What you need to do
Pull out each line of the data that includes the word "lifts".
** Start of Records for this exercise **
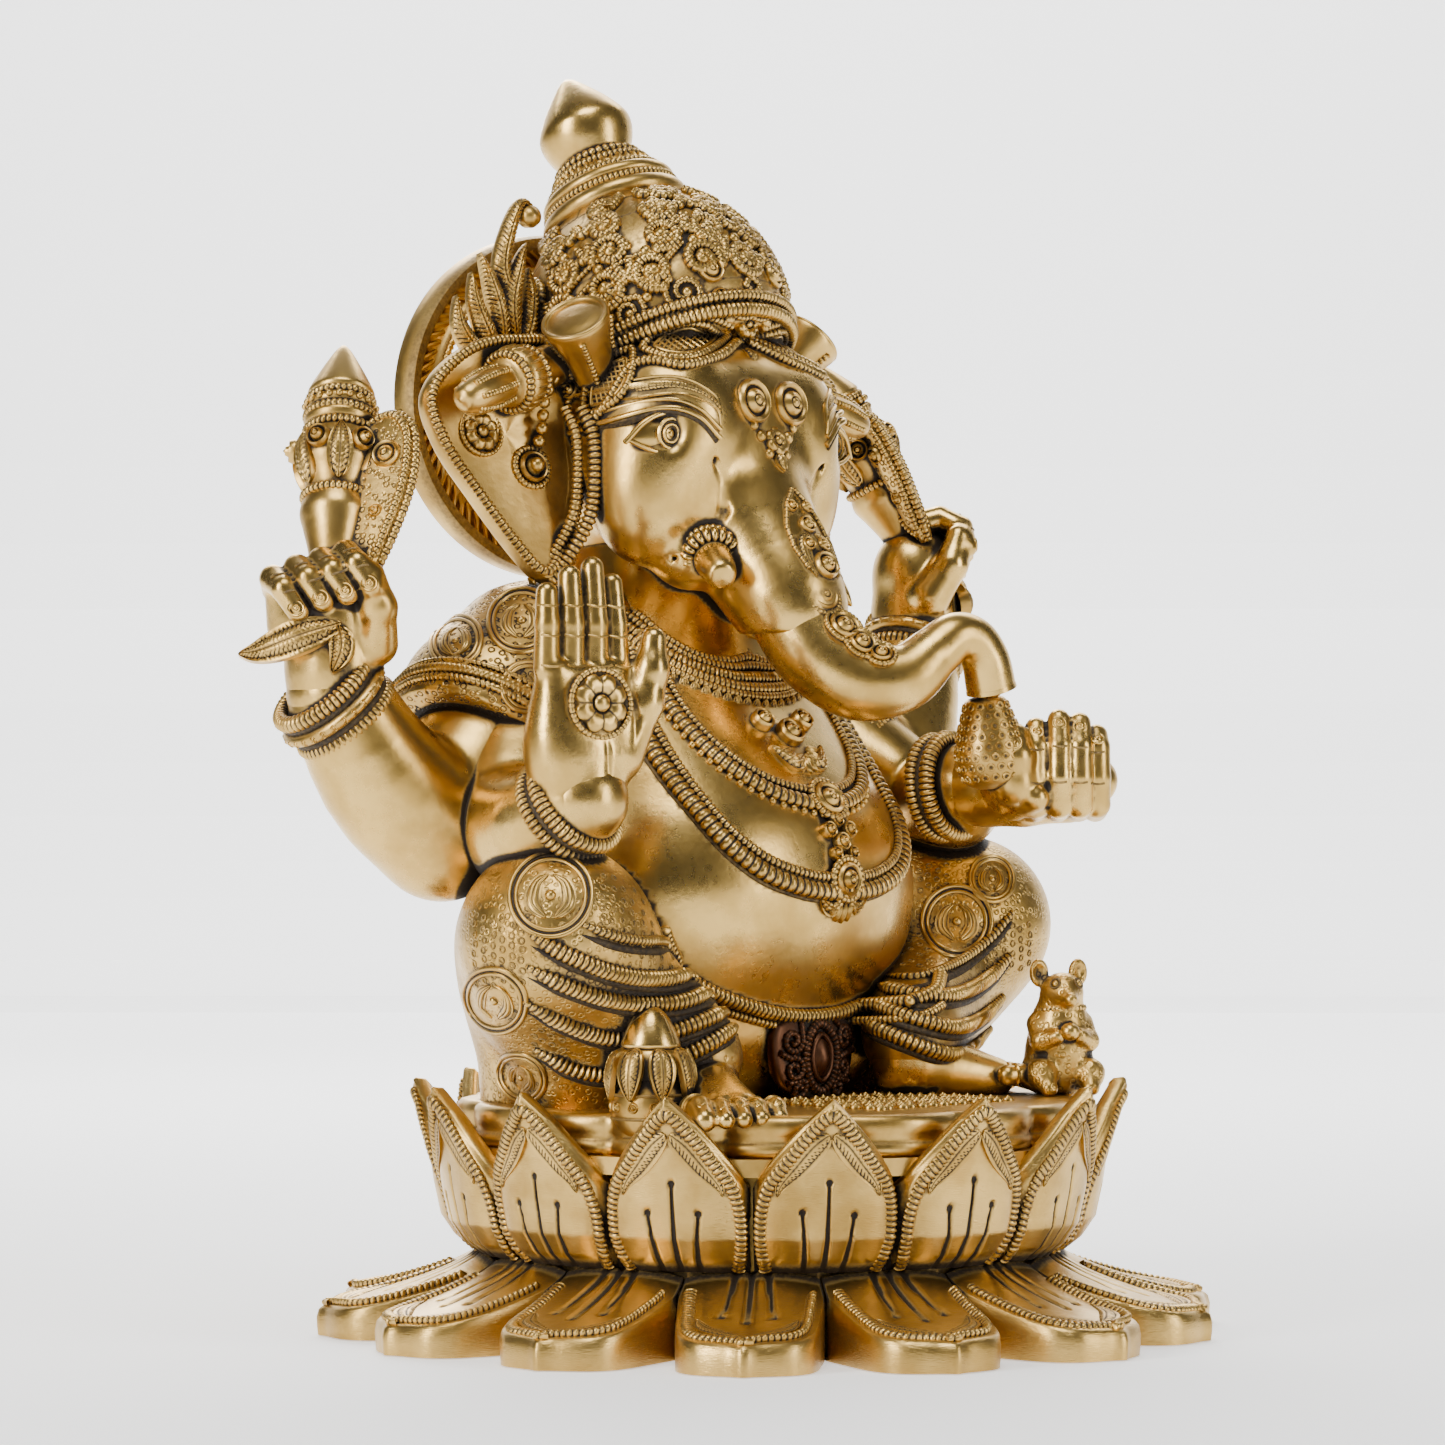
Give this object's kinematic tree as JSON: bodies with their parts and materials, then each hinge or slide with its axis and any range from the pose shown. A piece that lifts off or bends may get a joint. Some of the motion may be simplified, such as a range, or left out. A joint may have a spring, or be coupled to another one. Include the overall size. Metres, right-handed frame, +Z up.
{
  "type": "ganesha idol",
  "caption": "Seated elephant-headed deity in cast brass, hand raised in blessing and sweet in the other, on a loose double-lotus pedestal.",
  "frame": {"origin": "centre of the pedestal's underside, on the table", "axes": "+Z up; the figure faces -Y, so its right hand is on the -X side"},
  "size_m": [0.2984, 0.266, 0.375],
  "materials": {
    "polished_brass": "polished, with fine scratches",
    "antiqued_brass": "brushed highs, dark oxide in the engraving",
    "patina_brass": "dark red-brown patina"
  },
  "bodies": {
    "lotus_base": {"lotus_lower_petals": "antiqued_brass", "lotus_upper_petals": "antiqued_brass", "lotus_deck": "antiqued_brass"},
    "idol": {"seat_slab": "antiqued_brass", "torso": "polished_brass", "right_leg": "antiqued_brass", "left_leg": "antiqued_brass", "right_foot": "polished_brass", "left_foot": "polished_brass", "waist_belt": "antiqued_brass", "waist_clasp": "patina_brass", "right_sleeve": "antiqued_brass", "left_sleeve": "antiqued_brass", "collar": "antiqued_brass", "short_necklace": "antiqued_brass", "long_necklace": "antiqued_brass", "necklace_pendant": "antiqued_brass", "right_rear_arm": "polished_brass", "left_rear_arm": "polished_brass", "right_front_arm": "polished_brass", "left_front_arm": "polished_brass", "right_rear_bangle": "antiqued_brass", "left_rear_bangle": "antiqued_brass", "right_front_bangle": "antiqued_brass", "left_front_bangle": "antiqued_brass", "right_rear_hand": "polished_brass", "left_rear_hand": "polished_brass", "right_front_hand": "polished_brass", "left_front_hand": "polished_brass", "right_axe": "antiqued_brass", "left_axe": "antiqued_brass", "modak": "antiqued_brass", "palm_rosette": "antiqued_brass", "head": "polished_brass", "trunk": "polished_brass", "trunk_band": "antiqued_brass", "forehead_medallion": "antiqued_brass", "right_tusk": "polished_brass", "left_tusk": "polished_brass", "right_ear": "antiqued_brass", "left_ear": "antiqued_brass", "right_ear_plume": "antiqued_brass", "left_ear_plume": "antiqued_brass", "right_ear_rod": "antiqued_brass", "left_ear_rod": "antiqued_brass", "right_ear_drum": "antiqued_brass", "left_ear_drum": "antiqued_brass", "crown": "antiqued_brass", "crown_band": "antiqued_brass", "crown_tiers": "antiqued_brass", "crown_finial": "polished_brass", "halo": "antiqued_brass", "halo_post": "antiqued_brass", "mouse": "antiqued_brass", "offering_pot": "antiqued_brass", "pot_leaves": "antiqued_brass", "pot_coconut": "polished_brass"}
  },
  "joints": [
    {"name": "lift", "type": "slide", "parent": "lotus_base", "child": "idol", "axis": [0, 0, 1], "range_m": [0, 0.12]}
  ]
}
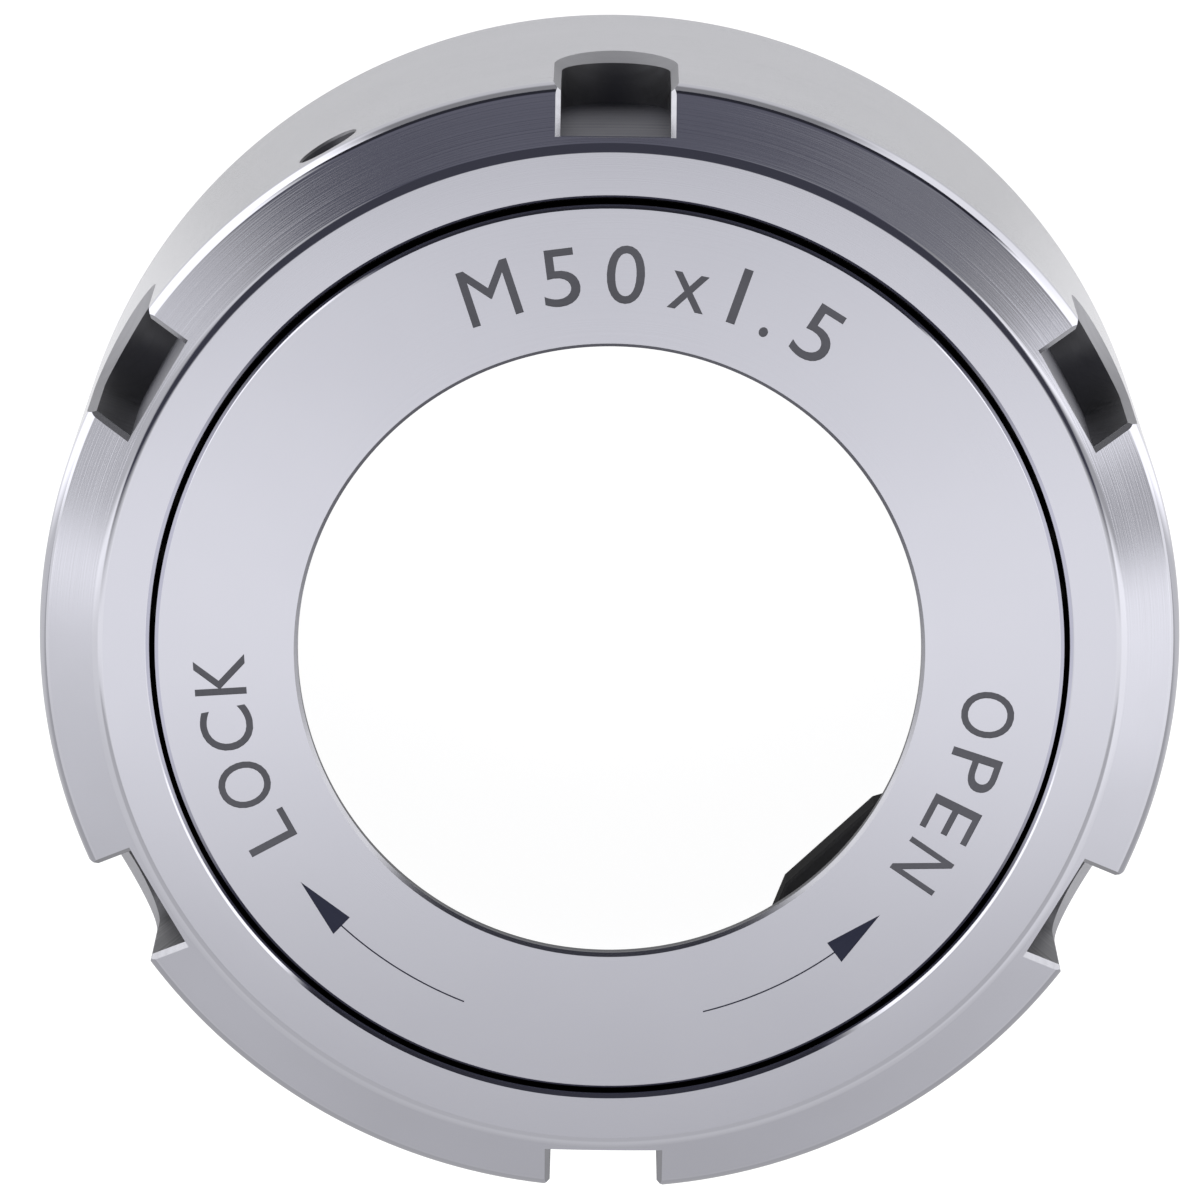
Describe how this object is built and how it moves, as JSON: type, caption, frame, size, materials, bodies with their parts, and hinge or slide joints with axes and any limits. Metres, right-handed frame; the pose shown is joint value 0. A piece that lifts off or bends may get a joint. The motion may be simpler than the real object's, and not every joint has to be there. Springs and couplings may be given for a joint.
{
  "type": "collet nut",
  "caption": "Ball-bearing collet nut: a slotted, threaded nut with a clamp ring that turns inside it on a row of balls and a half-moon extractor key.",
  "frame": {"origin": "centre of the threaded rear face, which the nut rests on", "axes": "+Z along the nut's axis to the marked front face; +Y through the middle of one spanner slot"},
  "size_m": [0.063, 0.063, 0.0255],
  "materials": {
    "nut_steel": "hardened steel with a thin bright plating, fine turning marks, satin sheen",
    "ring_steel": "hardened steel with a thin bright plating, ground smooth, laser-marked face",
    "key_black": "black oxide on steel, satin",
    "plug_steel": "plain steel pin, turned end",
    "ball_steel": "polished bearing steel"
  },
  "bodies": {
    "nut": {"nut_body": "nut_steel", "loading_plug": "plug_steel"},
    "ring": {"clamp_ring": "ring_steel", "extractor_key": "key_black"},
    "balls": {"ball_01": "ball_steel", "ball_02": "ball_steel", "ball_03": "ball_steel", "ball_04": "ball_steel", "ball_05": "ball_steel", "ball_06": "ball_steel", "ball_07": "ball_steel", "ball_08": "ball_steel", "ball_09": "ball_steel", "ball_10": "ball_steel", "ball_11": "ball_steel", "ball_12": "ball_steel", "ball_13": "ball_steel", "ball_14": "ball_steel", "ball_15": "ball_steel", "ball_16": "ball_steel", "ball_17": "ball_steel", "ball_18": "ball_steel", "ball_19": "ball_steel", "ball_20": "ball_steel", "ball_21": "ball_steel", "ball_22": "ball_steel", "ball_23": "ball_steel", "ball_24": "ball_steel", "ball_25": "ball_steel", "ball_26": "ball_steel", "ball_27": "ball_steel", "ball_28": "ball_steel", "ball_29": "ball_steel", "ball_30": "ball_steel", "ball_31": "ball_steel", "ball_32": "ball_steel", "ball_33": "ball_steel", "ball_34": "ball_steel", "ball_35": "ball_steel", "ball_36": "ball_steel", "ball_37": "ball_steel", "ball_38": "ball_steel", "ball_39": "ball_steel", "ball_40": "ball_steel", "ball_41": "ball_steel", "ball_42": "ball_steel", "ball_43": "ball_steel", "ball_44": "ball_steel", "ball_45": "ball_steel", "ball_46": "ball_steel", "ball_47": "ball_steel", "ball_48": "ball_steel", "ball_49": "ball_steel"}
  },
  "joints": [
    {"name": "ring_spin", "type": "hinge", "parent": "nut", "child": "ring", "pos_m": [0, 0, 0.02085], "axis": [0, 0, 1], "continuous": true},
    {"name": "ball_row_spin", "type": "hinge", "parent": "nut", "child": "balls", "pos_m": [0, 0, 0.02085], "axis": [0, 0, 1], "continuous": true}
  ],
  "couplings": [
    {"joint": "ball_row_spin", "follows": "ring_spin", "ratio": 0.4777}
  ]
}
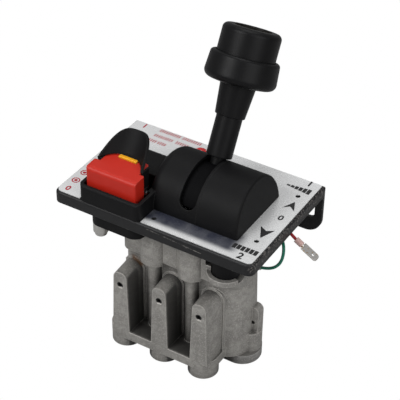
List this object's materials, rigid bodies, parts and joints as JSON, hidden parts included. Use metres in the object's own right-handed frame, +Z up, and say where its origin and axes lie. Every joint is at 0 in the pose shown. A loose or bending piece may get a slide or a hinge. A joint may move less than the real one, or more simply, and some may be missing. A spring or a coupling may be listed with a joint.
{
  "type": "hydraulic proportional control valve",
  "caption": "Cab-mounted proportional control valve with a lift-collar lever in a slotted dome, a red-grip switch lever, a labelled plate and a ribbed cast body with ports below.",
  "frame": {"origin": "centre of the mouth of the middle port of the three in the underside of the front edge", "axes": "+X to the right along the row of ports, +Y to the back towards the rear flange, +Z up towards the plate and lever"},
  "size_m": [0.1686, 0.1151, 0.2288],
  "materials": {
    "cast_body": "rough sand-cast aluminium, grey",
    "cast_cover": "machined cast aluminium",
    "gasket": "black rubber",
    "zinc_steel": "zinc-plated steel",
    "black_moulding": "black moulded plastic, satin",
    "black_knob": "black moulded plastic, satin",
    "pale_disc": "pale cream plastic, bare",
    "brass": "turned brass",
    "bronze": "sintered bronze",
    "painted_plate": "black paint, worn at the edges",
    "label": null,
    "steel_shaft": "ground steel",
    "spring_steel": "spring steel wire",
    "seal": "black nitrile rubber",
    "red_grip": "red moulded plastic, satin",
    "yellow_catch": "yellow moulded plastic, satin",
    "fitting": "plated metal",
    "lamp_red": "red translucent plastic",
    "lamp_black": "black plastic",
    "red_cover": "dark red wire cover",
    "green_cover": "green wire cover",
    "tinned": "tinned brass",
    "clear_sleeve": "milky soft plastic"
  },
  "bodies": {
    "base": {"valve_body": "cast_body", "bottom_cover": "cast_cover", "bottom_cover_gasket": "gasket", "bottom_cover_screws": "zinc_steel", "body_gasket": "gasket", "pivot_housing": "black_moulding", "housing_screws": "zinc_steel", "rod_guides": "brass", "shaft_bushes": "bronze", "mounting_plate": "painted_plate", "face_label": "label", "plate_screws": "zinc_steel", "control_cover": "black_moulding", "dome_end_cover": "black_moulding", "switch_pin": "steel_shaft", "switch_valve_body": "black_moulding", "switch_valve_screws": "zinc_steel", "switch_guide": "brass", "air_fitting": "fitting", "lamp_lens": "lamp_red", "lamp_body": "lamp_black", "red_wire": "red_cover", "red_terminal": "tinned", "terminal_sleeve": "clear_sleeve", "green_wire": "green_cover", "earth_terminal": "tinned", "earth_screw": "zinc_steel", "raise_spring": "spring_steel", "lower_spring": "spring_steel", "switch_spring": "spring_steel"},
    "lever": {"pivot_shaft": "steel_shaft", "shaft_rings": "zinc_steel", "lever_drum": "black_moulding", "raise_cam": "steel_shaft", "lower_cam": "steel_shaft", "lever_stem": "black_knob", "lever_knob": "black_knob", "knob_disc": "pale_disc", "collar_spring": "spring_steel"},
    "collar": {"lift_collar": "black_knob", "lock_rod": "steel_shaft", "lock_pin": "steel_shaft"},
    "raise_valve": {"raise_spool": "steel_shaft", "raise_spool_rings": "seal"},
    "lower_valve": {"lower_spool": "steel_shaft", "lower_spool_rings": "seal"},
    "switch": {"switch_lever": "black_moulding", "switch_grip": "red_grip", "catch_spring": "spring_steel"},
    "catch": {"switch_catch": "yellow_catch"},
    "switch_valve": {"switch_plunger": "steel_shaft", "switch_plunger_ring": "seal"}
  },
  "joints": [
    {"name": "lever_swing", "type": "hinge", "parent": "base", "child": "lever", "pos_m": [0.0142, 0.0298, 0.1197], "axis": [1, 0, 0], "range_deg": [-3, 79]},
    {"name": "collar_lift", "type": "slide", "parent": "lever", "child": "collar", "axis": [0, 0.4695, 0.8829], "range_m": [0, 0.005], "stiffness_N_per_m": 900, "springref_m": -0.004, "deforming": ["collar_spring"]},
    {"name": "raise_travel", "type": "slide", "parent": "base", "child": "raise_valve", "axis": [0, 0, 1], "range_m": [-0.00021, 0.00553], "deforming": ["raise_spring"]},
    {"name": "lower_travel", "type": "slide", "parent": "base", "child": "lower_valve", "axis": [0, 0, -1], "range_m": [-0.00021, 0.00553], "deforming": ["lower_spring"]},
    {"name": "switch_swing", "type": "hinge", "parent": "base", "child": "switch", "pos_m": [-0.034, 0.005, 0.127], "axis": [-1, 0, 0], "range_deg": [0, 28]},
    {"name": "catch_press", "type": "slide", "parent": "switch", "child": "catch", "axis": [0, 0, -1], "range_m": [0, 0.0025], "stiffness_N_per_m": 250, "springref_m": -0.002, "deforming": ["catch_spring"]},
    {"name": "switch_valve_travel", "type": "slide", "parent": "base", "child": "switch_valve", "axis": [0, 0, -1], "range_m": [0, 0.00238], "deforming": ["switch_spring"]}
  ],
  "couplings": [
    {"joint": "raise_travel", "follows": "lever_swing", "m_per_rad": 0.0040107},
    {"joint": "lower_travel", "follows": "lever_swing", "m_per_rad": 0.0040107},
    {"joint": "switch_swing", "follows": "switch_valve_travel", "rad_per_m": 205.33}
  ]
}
** End of Records for this exercise **
Response below
Give this object's kinematic tree as JSON: bodies with their parts and materials, then each hinge or slide with its axis and any range from the pose shown. A piece that lifts off or bends may get a joint. Some of the motion may be simplified, such as a range, or left out. A joint may have a spring, or be coupled to another one. Include the overall size. Metres, right-handed frame, +Z up.
Describe how this object is built and how it moves, as JSON: type, caption, frame, size, materials, bodies with their parts, and hinge or slide joints with axes and any limits. Metres, right-handed frame; the pose shown is joint value 0. A piece that lifts off or bends may get a joint. The motion may be simpler than the real object's, and not every joint has to be there. Springs and couplings may be given for a joint.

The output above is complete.